When the massacre in Orlando happened three years ago, spontaneously everyone in New York went to Stonewall. It was no accident that is where we went. We were going back to that place where people rose up and said, “We are not going to take this anymore. It is not ok. We have enough power with us.” I had the honor of leading a prayer at a gathering of drag queens and trans folks—those are the people in history that really went ahead. I needed to touch some of that strength, to feel the grief there, and remember the possibility of fighting back, coming back, and holding on to what we won.

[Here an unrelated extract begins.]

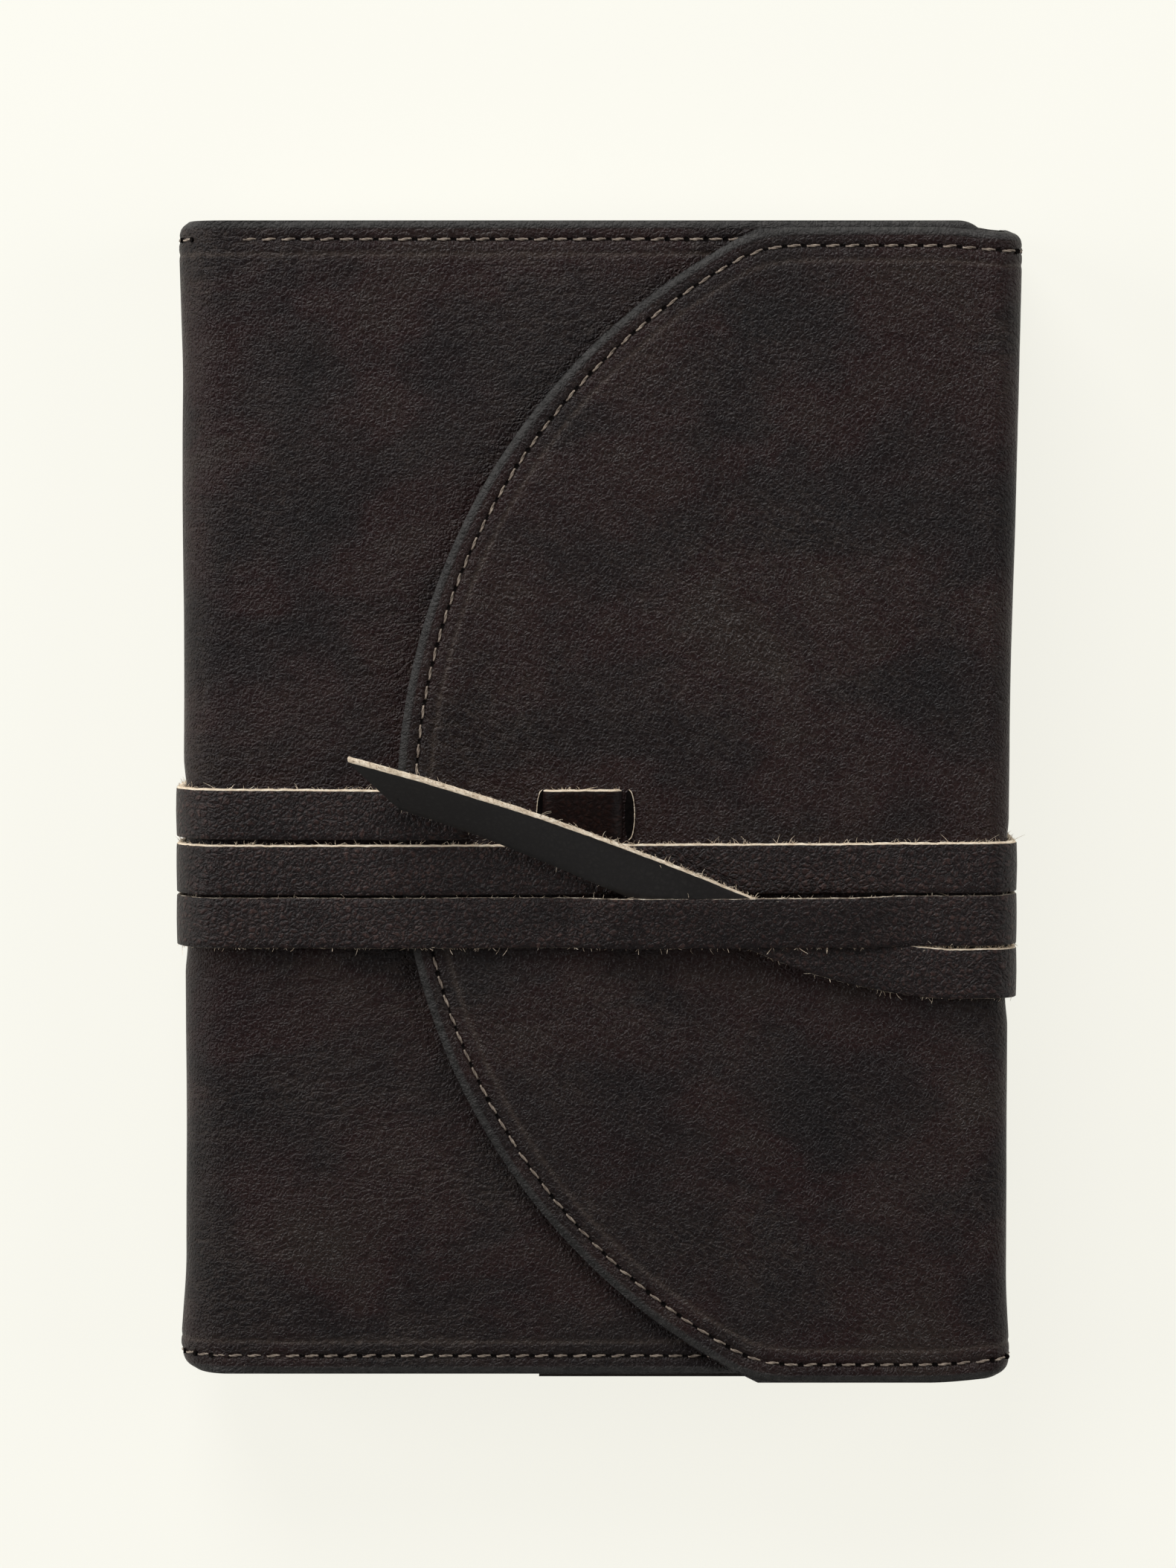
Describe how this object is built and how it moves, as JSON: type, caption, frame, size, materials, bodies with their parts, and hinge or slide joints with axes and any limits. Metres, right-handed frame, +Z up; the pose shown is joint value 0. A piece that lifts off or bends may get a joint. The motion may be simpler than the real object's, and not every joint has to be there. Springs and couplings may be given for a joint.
{
  "type": "leather notebook cover",
  "caption": "Soft leather journal cover with a curved wrap-round flap laced and tied by a long wound strap, closed over a sewn notebook held in inner pockets.",
  "frame": {"origin": "bottom centre of the closed cover, lying on its back", "axes": "+X from the spine to the fore-edge, +Y from tail to head, +Z up, out of the front"},
  "size_m": [0.1628, 0.222, 0.0331],
  "materials": {
    "outer_leather": "satin",
    "lining_leather": "matte",
    "strap_leather": "satin",
    "thread": "matte",
    "page_paper": "matte",
    "notebook_card": "matte"
  },
  "bodies": {
    "back_cover": {"leather_back": "outer_leather", "lining_back": "lining_leather", "stitching_back": "thread", "pocket_back": "lining_leather", "notebook_back_card": "notebook_card", "signature_1": "page_paper", "signature_2": "page_paper", "signature_3": "page_paper", "signature_4": "page_paper", "strap_back_runs": "strap_leather", "strap_turn_1": "strap_leather", "strap_turn_2": "strap_leather", "strap_turn_3": "strap_leather", "strap_tail": "strap_leather"},
    "spine": {"leather_spine": "outer_leather", "lining_spine": "lining_leather", "stitching_spine": "thread"},
    "front_cover": {"leather_front": "outer_leather", "lining_front": "lining_leather", "stitching_front": "thread", "pocket_front": "lining_leather", "notebook_front_card": "notebook_card"},
    "front_leaves": {"signature_5": "page_paper", "signature_6": "page_paper", "signature_7": "page_paper", "signature_8": "page_paper"},
    "fore_edge": {"leather_fore_edge": "outer_leather", "lining_fore_edge": "lining_leather", "stitching_fore_edge": "thread"},
    "flap": {"leather_flap": "outer_leather", "lining_flap": "lining_leather", "stitching_flap": "thread", "strap_lacing": "strap_leather"}
  },
  "joints": [
    {"name": "spine_fold", "type": "hinge", "parent": "back_cover", "child": "spine", "pos_m": [-0.07776, 0, 0.00419], "axis": [0, -1, 0], "range_deg": [0, 90], "deforming": ["strap_turn_1", "strap_turn_2", "strap_turn_3", "strap_tail"]},
    {"name": "front_fold", "type": "hinge", "parent": "spine", "child": "front_cover", "pos_m": [-0.07776, 0, 0.02331], "axis": [0, -1, 0], "range_deg": [0, 90]},
    {"name": "leaves_turn", "type": "hinge", "parent": "back_cover", "child": "front_leaves", "pos_m": [-0.0762, 0, 0.01375], "axis": [0, -1, 0], "range_deg": [0, 180]},
    {"name": "fore_edge_fold", "type": "hinge", "parent": "back_cover", "child": "fore_edge", "pos_m": [0.07788, 0, 0.00287], "axis": [0, 1, 0], "range_deg": [0, 90]},
    {"name": "flap_fold", "type": "hinge", "parent": "fore_edge", "child": "flap", "pos_m": [0.07788, 0, 0.02715], "axis": [0, 1, 0], "range_deg": [0, 90], "deforming": ["leather_flap", "lining_flap", "stitching_flap", "strap_lacing"]}
  ],
  "couplings": [
    {"joint": "front_fold", "follows": "spine_fold", "ratio": 1},
    {"joint": "leaves_turn", "follows": "spine_fold", "ratio": 2},
    {"joint": "fore_edge_fold", "follows": "spine_fold", "ratio": 1},
    {"joint": "flap_fold", "follows": "spine_fold", "ratio": 1}
  ]
}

If you convert to Judaism, you are called a child of Abraham and Sarah. So when I came into my lesbian life, I became the child of whom? The child of Sylvia Rivera and Marsha P. Johnson. Or whatever mass of nameless drag queens and trans women that led the way. We stand on their shoulders. There is a way, then, that young queer people are my children too. Sometimes for older lesbians and gay men they feel distanced from younger queer folks who they might feel are ignoring their experience. I don’t feel like that. I feel like we are a continuum.

What I wish I could say to those children is: “Look! There are people out here loving you from a distance and hoping that you can gather your inner strength to get through the hard time. Because it’s in there, you have it in you, and you need to hold on to it.”

Pride means looking back and looking forward. I can’t wait to see where the ten-year-olds are headed.